**Supplied records**
>> begin

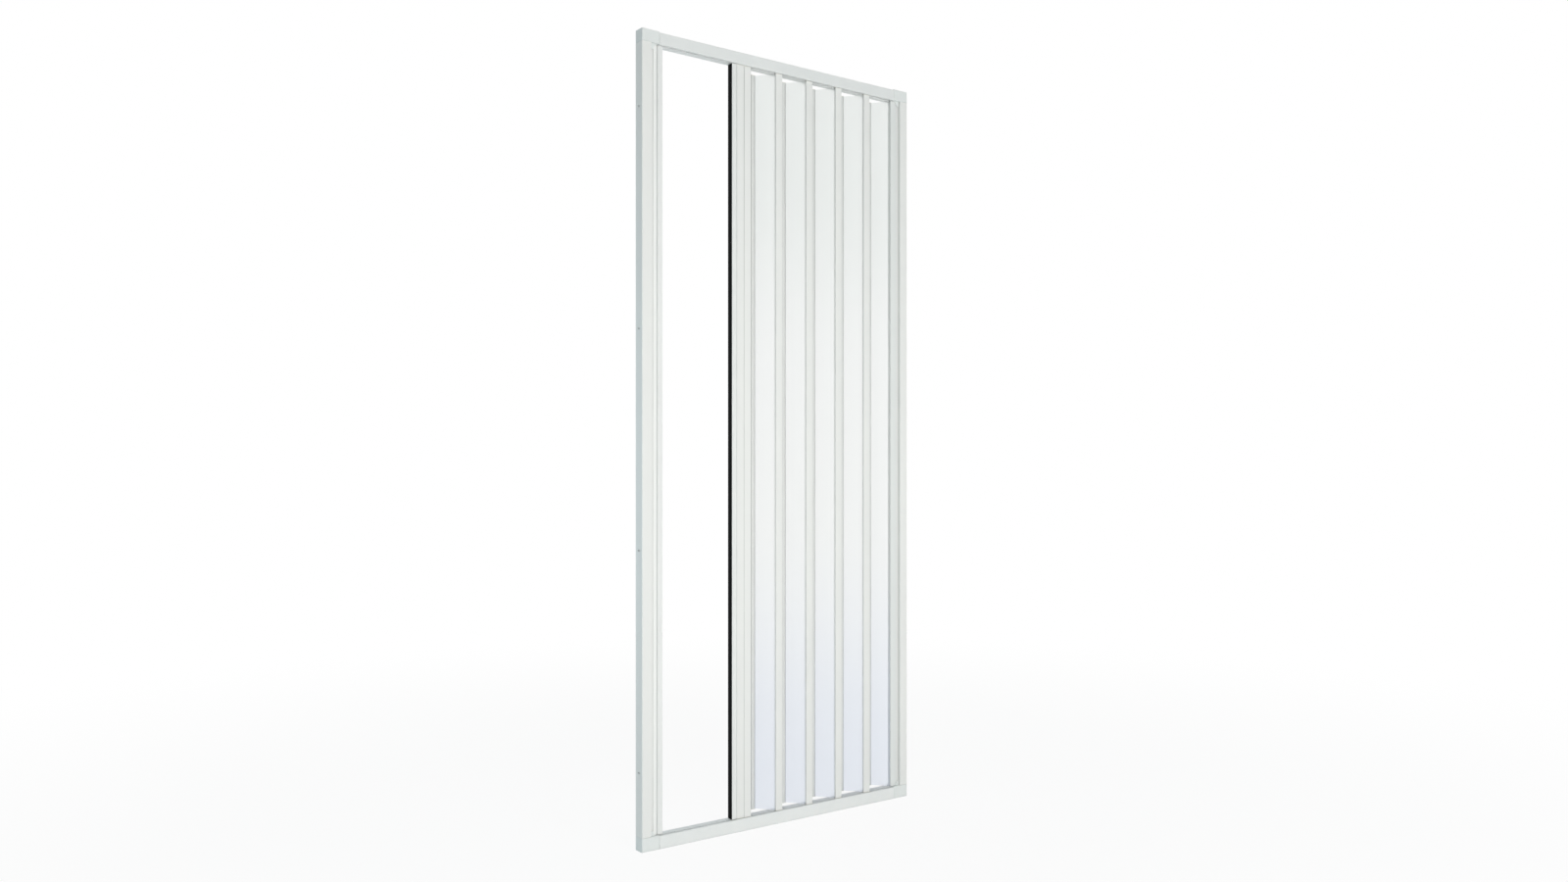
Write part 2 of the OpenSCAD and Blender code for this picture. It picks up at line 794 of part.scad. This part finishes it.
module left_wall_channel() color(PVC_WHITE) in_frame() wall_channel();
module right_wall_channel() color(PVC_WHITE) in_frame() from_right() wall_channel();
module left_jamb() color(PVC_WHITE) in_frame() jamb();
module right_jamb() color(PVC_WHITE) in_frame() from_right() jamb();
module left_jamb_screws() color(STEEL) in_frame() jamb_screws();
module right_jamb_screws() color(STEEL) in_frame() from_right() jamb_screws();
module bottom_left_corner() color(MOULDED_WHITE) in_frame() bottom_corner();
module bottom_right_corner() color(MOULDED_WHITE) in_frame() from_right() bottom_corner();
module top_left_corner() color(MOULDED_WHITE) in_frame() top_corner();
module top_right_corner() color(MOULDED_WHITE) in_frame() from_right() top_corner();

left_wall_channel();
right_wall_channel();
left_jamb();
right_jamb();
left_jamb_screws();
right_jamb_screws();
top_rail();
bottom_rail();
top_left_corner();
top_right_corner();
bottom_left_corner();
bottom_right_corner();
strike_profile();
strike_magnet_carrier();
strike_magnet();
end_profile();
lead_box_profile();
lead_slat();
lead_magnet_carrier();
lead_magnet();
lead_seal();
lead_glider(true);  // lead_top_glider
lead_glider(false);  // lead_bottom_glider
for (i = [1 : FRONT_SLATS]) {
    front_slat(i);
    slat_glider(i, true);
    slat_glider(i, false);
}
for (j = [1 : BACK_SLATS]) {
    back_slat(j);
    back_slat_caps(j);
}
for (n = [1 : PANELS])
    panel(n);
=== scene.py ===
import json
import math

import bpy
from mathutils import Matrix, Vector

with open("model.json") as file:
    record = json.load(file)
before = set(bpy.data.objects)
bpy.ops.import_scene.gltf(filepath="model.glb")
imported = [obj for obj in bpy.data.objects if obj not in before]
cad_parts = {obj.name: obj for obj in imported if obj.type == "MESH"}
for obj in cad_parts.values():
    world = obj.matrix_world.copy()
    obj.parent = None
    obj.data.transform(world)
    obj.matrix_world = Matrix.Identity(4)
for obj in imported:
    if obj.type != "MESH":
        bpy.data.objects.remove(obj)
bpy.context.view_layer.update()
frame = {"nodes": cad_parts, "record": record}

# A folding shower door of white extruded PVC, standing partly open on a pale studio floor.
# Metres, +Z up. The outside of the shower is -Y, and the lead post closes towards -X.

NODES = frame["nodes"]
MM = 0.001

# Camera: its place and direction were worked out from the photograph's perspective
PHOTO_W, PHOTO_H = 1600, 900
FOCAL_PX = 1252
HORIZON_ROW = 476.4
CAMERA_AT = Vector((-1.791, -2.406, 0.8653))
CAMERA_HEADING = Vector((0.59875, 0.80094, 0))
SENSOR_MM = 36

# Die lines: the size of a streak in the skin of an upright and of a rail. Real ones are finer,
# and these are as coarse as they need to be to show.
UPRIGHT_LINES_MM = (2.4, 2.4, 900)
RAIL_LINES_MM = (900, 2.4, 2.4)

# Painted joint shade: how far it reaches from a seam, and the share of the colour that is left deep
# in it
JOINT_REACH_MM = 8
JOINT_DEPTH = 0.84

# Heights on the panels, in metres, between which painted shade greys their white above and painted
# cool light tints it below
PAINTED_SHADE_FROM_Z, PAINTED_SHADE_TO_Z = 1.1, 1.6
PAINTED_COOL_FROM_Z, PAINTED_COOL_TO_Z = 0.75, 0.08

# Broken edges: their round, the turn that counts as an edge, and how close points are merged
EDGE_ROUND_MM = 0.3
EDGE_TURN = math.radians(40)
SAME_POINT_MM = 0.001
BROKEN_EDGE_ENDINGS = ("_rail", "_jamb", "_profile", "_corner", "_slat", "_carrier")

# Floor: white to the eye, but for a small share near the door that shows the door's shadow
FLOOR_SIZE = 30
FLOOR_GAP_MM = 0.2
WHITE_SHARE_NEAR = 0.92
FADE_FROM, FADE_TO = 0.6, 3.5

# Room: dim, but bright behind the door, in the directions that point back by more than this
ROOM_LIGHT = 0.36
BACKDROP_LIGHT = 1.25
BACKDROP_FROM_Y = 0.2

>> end
>> begin

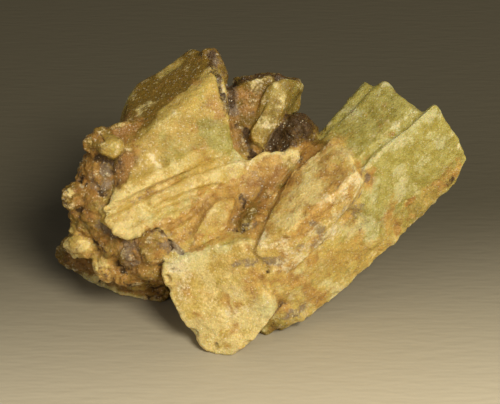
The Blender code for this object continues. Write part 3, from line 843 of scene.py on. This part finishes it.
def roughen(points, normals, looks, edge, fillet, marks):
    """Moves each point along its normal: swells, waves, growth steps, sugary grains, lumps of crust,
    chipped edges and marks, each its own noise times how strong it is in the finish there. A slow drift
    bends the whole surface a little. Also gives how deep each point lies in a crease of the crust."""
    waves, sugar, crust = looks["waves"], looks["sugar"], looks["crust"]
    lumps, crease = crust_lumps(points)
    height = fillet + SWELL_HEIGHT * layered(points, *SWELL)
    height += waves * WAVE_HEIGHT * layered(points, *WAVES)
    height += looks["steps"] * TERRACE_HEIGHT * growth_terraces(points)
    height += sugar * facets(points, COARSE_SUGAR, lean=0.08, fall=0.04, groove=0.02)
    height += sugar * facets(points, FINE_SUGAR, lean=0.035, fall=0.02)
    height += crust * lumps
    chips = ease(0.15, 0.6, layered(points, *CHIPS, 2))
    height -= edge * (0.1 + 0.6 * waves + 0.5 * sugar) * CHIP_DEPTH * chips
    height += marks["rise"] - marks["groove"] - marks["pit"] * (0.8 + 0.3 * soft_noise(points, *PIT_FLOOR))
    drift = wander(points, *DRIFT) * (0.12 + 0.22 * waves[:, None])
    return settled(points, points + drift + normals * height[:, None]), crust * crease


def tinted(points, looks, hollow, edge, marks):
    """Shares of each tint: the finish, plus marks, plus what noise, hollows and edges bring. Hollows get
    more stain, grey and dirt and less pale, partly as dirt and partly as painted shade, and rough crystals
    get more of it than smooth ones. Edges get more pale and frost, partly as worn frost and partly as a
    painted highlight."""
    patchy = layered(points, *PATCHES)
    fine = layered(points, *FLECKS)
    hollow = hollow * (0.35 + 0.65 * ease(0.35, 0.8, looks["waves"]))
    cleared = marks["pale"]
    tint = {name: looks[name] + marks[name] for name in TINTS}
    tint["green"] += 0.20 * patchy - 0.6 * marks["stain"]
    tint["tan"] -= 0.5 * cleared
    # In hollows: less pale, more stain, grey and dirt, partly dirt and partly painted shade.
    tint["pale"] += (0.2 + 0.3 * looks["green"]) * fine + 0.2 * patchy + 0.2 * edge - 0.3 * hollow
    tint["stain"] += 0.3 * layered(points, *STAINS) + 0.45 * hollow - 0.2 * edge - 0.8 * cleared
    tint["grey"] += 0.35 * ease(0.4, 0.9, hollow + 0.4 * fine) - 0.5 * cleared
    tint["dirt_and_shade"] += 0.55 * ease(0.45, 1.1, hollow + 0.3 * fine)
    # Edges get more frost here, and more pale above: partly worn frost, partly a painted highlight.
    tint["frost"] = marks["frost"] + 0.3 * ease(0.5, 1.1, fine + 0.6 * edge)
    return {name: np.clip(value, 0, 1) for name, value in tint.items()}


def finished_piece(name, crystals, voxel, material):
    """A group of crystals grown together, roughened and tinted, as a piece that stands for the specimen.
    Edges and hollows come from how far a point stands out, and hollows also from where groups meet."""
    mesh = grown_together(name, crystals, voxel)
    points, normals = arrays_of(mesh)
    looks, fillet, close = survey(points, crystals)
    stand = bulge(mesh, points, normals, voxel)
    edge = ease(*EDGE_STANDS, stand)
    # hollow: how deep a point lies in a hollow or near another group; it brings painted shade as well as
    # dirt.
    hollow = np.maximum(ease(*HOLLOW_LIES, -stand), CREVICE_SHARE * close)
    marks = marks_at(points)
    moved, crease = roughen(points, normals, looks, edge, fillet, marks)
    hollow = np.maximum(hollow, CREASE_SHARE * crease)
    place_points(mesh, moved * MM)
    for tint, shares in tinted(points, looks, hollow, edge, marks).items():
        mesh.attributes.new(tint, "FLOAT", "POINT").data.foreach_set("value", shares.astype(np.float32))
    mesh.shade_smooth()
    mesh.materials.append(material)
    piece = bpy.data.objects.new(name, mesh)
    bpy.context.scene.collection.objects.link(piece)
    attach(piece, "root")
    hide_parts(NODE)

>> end
>> begin

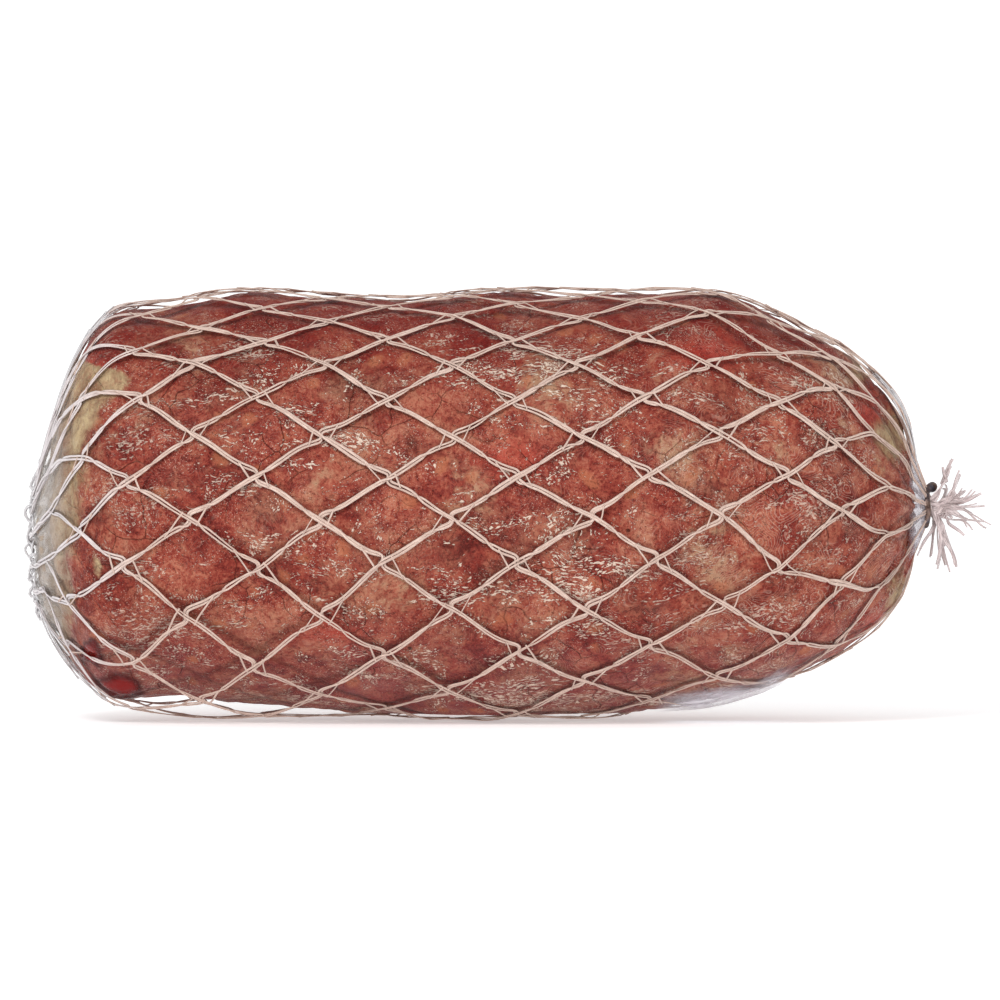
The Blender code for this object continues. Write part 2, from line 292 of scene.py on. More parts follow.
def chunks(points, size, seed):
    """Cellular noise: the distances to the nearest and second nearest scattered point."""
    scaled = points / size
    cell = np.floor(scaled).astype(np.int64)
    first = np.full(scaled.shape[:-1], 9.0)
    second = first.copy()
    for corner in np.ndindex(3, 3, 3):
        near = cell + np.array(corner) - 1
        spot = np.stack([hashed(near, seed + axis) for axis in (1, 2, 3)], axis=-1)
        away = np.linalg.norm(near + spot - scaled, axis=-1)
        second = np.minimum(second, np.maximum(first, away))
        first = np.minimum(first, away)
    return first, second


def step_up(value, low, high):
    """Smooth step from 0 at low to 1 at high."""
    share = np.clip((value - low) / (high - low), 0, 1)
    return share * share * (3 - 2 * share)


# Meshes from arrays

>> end

**What to work on**
Return, unchanged, the run of lines above that opens with the line containing "left_wall_channel();" and closes with the line containing "bpy.context.view_layer.update()". Include both.

**Finished task**
left_wall_channel();
right_wall_channel();
left_jamb();
right_jamb();
left_jamb_screws();
right_jamb_screws();
top_rail();
bottom_rail();
top_left_corner();
top_right_corner();
bottom_left_corner();
bottom_right_corner();
strike_profile();
strike_magnet_carrier();
strike_magnet();
end_profile();
lead_box_profile();
lead_slat();
lead_magnet_carrier();
lead_magnet();
lead_seal();
lead_glider(true);  // lead_top_glider
lead_glider(false);  // lead_bottom_glider
for (i = [1 : FRONT_SLATS]) {
    front_slat(i);
    slat_glider(i, true);
    slat_glider(i, false);
}
for (j = [1 : BACK_SLATS]) {
    back_slat(j);
    back_slat_caps(j);
}
for (n = [1 : PANELS])
    panel(n);
=== scene.py ===
import json
import math

import bpy
from mathutils import Matrix, Vector

with open("model.json") as file:
    record = json.load(file)
before = set(bpy.data.objects)
bpy.ops.import_scene.gltf(filepath="model.glb")
imported = [obj for obj in bpy.data.objects if obj not in before]
cad_parts = {obj.name: obj for obj in imported if obj.type == "MESH"}
for obj in cad_parts.values():
    world = obj.matrix_world.copy()
    obj.parent = None
    obj.data.transform(world)
    obj.matrix_world = Matrix.Identity(4)
for obj in imported:
    if obj.type != "MESH":
        bpy.data.objects.remove(obj)
bpy.context.view_layer.update()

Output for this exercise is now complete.